- **Task prompt**
Output exactly the lines between the line that contains "Write the Blender Python" and the last line of the material, counting both.

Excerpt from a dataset

● ● ●

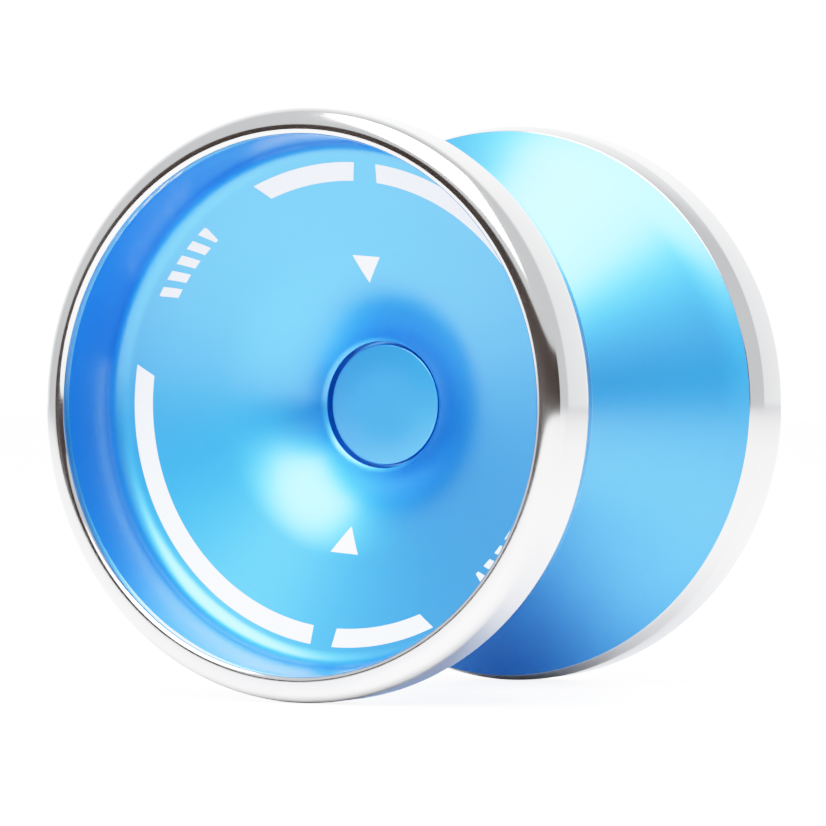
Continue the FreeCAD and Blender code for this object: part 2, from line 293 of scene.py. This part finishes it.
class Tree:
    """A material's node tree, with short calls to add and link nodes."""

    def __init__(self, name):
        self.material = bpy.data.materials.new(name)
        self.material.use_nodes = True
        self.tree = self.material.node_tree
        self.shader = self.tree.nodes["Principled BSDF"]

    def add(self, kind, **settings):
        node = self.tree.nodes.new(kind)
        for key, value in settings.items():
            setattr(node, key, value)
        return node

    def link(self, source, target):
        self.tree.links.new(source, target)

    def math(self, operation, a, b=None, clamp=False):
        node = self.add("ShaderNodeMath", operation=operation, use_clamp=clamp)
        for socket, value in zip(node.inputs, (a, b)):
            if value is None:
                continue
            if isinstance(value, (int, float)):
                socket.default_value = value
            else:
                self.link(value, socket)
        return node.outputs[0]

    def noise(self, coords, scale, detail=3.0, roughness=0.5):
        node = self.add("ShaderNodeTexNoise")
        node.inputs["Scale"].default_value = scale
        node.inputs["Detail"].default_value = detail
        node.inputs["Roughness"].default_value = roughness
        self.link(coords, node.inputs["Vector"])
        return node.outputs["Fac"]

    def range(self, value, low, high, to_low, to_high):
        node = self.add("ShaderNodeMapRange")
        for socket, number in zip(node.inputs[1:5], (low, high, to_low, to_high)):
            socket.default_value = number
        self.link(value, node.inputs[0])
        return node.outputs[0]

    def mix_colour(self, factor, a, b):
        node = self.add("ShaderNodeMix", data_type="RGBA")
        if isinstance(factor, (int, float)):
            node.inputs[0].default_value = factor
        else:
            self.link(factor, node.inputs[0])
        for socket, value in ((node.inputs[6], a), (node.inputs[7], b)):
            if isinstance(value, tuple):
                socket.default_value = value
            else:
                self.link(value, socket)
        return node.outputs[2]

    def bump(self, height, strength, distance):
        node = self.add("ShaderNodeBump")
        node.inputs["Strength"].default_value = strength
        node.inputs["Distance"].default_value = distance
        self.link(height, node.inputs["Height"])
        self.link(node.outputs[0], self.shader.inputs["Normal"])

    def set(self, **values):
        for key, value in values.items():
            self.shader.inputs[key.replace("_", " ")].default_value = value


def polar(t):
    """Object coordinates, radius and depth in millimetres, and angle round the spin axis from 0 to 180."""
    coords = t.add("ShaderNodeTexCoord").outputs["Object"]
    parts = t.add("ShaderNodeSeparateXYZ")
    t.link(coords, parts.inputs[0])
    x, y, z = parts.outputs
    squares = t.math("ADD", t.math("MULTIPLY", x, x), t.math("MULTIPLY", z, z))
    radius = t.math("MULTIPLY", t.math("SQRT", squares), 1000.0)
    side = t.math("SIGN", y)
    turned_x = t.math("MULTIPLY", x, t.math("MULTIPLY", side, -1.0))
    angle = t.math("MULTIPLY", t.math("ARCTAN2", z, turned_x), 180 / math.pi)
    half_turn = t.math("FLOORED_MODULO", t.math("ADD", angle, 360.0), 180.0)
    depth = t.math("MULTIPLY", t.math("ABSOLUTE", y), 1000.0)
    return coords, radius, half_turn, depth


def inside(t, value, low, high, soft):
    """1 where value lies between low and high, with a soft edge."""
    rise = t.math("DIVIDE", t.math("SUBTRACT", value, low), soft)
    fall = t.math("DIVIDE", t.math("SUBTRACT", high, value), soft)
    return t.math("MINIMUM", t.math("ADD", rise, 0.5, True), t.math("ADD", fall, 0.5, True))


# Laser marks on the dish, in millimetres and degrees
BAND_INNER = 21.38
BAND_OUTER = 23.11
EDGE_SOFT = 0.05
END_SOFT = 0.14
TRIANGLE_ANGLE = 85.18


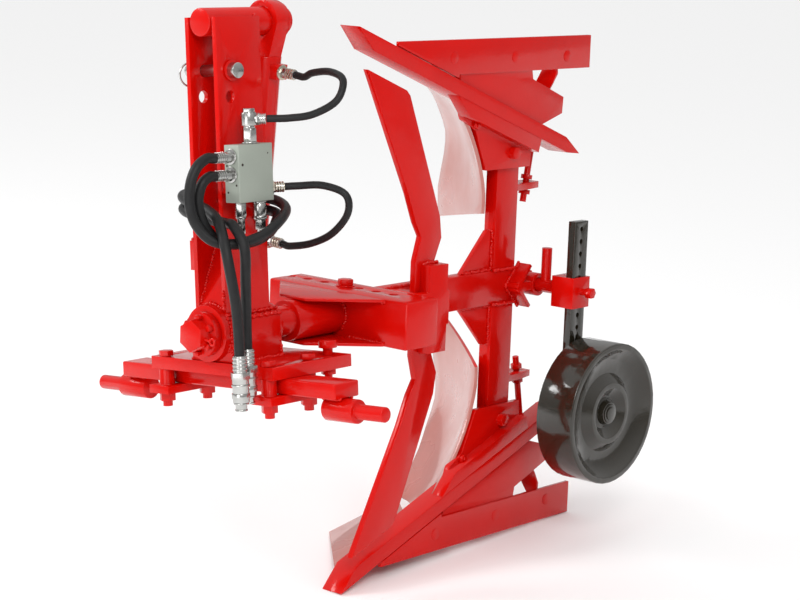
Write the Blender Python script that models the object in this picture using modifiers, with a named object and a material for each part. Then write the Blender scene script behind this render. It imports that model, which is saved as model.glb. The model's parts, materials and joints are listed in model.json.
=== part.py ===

● ● ●

- **Worked answer**
Write the Blender Python script that models the object in this picture using modifiers, with a named object and a material for each part. Then write the Blender scene script behind this render. It imports that model, which is saved as model.glb. The model's parts, materials and joints are listed in model.json.
=== part.py ===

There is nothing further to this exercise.